Inner-Stress-Optimized High-Density Fe3O4 Dots Embedded in Graphitic Carbon Layers with Enhanced Lithium Storage.

Abstract

The volume variation of electrode materials will lead to poor cyclability of lithium-ion batteries during the lithiation/delithiation process. Instead, inner-stress fragmentation is creatively used to change carbon-layer-capped Fe3O4 particles ∼30 nm in diameter into high-density Fe3O4 dots ∼4 nm in size embedded in ultrathin carbon layers. The optimized structure shows a remarkable 45.2% enhancement of lithium storage from 804.7 (the 10th cycle) to 1168.7 mA h g-1 (the 250th cycle) at 500 mA g-1, even retaining 1239.5 mA h g-1 after another 550 cycles. The electrochemical measurements reveal the enhanced capacitive behavior of the high-density Fe3O4 dots@C layers, which have more extra active sites for the insertion/extraction of Li+ ions, confirmed by the differential capacity plots, leading to remarkably increased specific capacity during cycling.
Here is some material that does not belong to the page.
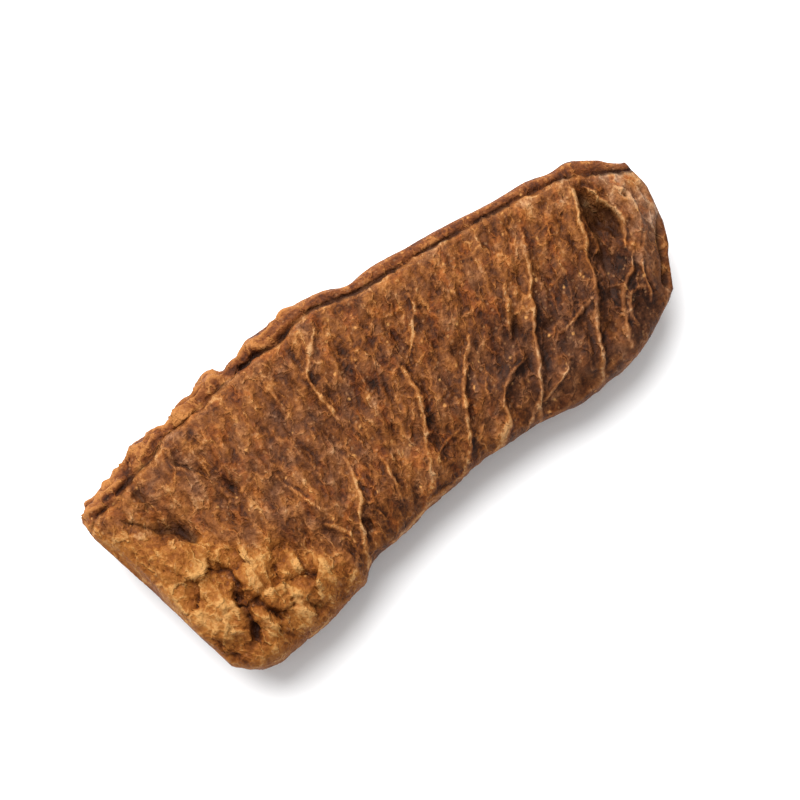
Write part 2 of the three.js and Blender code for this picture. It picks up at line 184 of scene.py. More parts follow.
# Broad hollows and lumps of the valves: [height, x, y, half length, half width]
UPPER_SWELLS = [
    [-2.3, 31.8, 2.4, 1.3, 2.6],
    [0.4, 34.4, 3, 1, 3],
    [-0.7, 29.2, -1.8, 1, 1.8],
    [-1.4, 34.9, 3, 0.3, 0.4],
    [-0.5, 22, -1, 2.4, 2.6],
    [-0.4, 18.6, -5, 1.8, 2.2],
    [-0.45, 28.4, -8, 1.3, 1.8],
    [-0.35, 25.4, -7.6, 1.2, 2],
    [-0.35, 12.6, -8, 1.3, 2],
    [-0.3, 7.8, -7.6, 1.2, 2.2],
    [-0.3, 3.4, -6.6, 1.2, 2.4],
    [-0.7, -24.2, 3.2, 2.6, 2],
    [0.5, -27.2, 0.2, 2, 2.6],
    [0.6, -21.8, -6.4, 1.1, 1.5],
    [0.5, -19, -6.6, 1.4, 1.5],
    [0.5, -20.7, -10.1, 1.1, 1.1],
    [-0.25, -22.3, -8.9, 0.5, 0.5],
    [-0.2, -23.6, -7.1, 0.6, 1.2],
    [-0.25, -26.3, -7.9, 1.4, 0.5],
    [0.4, -25.7, -10.6, 0.8, 2.4],
    [0.3, -22.4, -12.4, 0.9, 1.5],
    [0.3, -16.4, -10.6, 1.6, 1.1],
    [-0.5, -27.9, -6.4, 1, 1.6],
    [0.4, -13, -11.4, 2.6, 1.6],
    [-0.4, -14.8, -7.4, 2, 1.8],
    [0.35, -9, 6, 5, 4],
    [0.3, 12, 5, 5, 4],
]

# Broad lighter and darker patches of the upper valve, partly the skin's own tone and partly painted light
# and shade, such as the lightened side face along the lower margin and the darkened hollow beside the
# main fold: [lightness, x, y, half length, half width]
LIGHT_PATCHES = [
    [1.4, 32.4, 4.6, 0.7, 2.6], [1, 26, 6, 5, 4], [1.2, 15, 8, 5, 3], [-0.8, 21, -1.5, 3, 3],
    [-0.6, 2, 1, 6, 5], [-1.8, 28.6, -4.6, 2, 4], [1.2, 34, -3, 1.5, 2.5], [-0.9, 7, -1, 2.5, 4],
    [-1.2, 17.5, 1, 2.5, 1.5], [0.8, 20, -10, 5, 2.5], [0.7, -12, 4.5, 4.5, 4], [0.9, -6, 9, 5, 3],
    [0.6, -10, -5, 4, 4], [0.4, -16, 9, 4, 3], [0.8, -18.6, 3, 1.4, 1.8], [0.5, -22, 6.5, 4, 2.6],
    [-1.3, -20, 0, 3, 2.2], [0.8, -14, 1, 1.5, 4], [0.7, -25, -3.4, 2.5, 1.2],
    [-1.7, -24.6, 1.8, 1.6, 1.8], [-0.7, 25.4, -6.6, 1.4, 2], [-0.9, -13.6, -9.6, 1.5, 1.2],
    [-0.7, -5, -2, 1.3, 2.4], [0.6, 4, -5, 1.2, 1.5], [-0.6, 24, 0, 7, 3],
    [0.7, 12.5, 7.5, 2.2, 2.5], [0.7, 7, 9, 1.6, 2.2], [1.2, 20.5, -11.5, 5, 1.2],
]

# Middles of the angular lumps in the crumpled corner, each with the depth of the grooves round it
CORNER_LUMPS = [
    [-21.8, -6.5, 1], [-19.4, -6.6, 0.8], [-17.3, -7.1, 0.5], [-20.7, -10.1, 1], [-17.7, -10.4, 0.6],
    [-23, -10.9, 1], [-25.6, -10.5, 0.9], [-24.9, -5.3, 1], [-20.3, -13, 0.6], [-23, -14.8, 0.6],
    [-26.2, -13.8, 0.4], [-22, -2.6, 0.5], [-19.2, -3, 0.4], [-14.8, -7.4, 0.4], [-15.4, -12, 0.4],
    [-17, -14.8, 0.3], [-28.6, -8, 0.4], [-28.4, -3.5, 0.1], [-25.6, -1, 0.1], [-16, -4, 0.3],
    [-28.8, 2.4, 0], [-13, -15, 0], [-13, -9.6, 0.1],
]
GROOVE_WIDTH = 0.22
GROOVE_DEPTH = 0.4
SHOULDER_WIDTH = 0.7
SHOULDER_DEPTH = 0.22
LUMP_TILT = 0.3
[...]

The restructured electrode also shows a superior rate capacity and excellent cycling stability (938.7 and 815.4 mA h g-1 over 2000 cycles at 1000 and 2000 mA g-1, respectively). X-ray photoelectron spectroscopy and transmission electron microscopy characterizations show that the optimized structure has stable structural and componential stability even at large rates. This work presents an MOF-guided synthesis of high-density Fe3O4-dots' anode material optimized by inner-stress fragmentation, showing a feasible route to design high-efficiency electrode materials.